* START The records *

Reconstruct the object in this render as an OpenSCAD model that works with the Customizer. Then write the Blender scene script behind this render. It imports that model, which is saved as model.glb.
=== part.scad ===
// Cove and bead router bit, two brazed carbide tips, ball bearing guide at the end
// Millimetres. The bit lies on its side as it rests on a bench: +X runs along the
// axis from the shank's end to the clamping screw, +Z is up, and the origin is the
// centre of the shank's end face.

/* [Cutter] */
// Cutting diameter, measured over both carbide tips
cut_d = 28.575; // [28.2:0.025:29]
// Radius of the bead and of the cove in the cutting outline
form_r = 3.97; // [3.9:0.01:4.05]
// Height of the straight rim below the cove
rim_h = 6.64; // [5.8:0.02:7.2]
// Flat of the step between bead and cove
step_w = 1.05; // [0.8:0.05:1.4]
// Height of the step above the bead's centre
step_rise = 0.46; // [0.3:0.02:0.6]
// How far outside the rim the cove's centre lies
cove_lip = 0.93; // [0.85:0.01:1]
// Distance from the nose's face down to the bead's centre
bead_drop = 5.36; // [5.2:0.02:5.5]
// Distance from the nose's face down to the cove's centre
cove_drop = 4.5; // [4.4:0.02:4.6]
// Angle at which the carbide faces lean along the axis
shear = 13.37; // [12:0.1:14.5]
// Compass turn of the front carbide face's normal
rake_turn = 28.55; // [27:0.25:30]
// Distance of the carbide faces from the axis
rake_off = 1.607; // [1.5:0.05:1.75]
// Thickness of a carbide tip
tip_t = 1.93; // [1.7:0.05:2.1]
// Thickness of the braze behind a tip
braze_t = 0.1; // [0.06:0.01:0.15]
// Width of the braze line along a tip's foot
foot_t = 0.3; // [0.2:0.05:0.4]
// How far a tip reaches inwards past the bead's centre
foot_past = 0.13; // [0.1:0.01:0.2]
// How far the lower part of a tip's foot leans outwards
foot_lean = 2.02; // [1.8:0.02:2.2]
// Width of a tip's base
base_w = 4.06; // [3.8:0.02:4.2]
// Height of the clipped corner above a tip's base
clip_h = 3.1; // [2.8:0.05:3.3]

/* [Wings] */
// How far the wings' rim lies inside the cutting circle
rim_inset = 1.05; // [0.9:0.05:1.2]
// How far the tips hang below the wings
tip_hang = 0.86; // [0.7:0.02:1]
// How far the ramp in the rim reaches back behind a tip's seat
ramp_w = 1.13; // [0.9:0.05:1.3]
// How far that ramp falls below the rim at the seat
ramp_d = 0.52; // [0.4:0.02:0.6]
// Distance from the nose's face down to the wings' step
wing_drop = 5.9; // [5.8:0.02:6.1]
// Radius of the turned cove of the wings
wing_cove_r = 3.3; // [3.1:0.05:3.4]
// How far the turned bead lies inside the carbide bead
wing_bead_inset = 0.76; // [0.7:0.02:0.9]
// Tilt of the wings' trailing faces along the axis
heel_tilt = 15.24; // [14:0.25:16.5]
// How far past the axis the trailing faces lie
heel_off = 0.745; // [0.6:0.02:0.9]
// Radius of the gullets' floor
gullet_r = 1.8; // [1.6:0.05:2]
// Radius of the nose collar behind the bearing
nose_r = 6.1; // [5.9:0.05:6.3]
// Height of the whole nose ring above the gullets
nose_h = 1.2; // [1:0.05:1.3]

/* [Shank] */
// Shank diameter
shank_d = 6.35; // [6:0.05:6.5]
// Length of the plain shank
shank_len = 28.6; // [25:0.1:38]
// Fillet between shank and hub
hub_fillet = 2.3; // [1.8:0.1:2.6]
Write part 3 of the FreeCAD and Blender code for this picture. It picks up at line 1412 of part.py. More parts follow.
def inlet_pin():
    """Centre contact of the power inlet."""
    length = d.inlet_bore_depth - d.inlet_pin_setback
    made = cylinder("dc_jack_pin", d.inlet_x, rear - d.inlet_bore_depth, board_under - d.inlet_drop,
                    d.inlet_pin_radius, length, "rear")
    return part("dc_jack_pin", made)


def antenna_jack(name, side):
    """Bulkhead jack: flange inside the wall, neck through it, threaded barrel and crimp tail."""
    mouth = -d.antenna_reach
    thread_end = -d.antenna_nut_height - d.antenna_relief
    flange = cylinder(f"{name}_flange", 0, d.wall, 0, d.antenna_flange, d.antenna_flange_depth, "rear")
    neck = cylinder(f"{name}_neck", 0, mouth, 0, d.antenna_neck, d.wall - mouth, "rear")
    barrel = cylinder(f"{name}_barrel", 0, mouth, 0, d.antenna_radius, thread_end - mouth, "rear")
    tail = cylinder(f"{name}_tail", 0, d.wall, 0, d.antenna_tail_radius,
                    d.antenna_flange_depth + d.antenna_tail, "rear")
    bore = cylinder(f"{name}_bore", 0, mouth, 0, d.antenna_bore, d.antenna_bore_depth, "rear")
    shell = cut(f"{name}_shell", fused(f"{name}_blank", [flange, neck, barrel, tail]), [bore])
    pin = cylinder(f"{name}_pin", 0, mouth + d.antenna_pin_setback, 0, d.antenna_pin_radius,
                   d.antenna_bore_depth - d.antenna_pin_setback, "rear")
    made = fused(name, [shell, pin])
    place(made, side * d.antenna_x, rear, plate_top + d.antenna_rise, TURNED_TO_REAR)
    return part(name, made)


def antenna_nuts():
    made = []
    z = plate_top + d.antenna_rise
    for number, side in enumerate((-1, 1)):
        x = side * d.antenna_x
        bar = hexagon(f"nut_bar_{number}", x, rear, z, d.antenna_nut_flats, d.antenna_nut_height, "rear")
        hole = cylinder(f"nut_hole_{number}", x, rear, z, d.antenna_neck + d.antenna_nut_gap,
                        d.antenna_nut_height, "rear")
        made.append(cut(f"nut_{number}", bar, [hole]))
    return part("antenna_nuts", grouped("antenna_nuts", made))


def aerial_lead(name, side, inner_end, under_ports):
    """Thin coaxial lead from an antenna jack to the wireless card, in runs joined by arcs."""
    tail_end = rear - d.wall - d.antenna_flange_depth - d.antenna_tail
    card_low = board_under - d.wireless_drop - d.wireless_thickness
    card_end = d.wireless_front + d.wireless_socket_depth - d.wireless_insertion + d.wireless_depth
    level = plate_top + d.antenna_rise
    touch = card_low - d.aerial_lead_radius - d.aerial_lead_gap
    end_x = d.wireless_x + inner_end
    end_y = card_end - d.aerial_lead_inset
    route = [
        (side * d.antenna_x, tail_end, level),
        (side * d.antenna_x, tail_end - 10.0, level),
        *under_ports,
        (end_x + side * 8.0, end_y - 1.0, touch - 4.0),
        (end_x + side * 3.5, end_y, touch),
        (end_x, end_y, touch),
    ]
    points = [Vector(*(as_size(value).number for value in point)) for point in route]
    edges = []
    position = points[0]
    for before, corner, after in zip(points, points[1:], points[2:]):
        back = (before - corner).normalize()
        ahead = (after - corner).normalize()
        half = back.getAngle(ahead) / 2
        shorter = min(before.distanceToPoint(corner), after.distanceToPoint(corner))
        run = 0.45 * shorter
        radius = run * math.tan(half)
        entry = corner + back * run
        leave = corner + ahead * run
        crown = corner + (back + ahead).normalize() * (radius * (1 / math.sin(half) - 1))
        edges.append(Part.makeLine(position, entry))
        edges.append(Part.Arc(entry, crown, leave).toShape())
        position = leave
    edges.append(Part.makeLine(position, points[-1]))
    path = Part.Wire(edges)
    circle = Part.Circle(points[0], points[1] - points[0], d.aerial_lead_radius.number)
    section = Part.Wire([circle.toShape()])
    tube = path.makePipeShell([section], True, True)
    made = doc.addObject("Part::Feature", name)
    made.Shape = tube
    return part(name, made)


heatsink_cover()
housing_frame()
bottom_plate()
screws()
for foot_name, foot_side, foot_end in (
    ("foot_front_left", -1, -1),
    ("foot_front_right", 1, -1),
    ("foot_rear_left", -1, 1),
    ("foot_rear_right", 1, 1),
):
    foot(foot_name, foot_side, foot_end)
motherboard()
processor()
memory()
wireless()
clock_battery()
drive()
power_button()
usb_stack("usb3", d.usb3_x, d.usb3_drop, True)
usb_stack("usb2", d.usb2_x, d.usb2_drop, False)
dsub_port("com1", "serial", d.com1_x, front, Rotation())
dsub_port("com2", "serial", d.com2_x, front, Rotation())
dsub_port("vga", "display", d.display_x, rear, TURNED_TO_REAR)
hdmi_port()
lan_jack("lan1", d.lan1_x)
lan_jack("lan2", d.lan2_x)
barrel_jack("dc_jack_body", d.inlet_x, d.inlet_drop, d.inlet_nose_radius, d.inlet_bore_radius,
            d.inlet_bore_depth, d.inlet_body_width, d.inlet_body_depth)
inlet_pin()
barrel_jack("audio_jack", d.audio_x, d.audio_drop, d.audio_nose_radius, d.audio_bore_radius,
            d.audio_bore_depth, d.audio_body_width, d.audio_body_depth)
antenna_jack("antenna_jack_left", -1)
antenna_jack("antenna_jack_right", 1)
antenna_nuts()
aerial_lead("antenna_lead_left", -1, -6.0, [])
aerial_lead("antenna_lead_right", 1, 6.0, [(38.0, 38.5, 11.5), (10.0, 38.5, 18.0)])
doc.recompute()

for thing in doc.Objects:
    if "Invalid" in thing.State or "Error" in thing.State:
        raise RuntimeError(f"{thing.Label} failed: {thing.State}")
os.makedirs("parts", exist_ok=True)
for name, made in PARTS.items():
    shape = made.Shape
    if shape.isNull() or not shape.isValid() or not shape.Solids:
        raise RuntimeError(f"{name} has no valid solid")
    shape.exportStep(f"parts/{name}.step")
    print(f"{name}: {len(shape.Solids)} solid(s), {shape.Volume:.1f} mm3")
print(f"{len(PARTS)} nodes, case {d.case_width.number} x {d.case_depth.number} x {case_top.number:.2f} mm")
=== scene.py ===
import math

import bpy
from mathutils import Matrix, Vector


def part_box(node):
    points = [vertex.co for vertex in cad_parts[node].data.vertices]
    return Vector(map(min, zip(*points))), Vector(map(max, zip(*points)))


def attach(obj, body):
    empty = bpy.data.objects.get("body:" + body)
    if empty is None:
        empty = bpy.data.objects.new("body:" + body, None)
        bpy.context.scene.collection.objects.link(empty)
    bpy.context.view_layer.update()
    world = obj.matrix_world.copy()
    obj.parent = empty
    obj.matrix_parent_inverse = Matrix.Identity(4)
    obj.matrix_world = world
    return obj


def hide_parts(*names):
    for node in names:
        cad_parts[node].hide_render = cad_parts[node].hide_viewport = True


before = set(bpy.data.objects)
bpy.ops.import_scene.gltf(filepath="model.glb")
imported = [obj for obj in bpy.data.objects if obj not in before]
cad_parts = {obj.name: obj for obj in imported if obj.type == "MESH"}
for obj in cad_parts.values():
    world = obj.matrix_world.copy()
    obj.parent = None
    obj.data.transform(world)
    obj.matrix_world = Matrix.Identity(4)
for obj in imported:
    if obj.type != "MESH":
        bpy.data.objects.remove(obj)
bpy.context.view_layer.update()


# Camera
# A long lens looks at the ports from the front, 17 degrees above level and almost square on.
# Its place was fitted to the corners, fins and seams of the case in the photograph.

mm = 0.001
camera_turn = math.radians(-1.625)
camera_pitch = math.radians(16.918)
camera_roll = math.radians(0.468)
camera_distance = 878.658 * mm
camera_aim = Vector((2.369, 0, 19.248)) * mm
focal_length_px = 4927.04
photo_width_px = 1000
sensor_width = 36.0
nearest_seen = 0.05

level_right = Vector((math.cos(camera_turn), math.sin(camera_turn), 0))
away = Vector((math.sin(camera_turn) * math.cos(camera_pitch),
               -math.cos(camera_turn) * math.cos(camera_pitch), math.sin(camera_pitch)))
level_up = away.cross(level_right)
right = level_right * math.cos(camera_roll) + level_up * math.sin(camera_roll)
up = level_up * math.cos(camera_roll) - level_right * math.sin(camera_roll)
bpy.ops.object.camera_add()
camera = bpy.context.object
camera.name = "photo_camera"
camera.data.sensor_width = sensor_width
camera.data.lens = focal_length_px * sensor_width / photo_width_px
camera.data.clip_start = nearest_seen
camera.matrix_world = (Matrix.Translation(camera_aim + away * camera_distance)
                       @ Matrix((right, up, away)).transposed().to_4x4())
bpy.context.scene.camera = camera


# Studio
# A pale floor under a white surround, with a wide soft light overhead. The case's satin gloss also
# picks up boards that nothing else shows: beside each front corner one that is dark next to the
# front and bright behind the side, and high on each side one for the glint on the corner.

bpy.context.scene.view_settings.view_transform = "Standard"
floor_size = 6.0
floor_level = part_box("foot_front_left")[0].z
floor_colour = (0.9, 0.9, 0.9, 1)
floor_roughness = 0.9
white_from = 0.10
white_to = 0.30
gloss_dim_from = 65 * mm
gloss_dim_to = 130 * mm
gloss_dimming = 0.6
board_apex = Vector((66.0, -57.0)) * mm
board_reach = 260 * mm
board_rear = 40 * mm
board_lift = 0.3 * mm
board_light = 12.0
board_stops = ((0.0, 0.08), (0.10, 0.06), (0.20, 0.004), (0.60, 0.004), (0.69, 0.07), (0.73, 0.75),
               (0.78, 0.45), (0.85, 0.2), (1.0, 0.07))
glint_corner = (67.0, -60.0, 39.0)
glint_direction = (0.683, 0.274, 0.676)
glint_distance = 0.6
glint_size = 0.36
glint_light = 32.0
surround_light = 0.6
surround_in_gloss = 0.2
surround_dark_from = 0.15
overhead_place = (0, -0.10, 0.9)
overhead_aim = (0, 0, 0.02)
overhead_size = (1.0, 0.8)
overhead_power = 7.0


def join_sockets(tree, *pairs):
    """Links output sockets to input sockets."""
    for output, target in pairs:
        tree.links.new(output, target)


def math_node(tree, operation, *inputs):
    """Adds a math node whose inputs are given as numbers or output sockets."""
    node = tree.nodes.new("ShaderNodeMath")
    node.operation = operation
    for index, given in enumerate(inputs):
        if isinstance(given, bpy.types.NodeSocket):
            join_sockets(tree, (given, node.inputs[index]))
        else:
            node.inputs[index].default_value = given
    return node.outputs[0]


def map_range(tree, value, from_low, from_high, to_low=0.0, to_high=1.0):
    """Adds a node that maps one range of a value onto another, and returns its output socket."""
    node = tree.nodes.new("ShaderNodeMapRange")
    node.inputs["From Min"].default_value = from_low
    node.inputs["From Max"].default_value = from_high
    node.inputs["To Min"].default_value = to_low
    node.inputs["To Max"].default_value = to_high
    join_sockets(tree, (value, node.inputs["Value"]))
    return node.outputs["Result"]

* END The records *

-- The exercise --
Extract every line containing the string "imported" from the data above.

-- Exercise output --
imported = [obj for obj in bpy.data.objects if obj not in before]
cad_parts = {obj.name: obj for obj in imported if obj.type == "MESH"}
for obj in imported:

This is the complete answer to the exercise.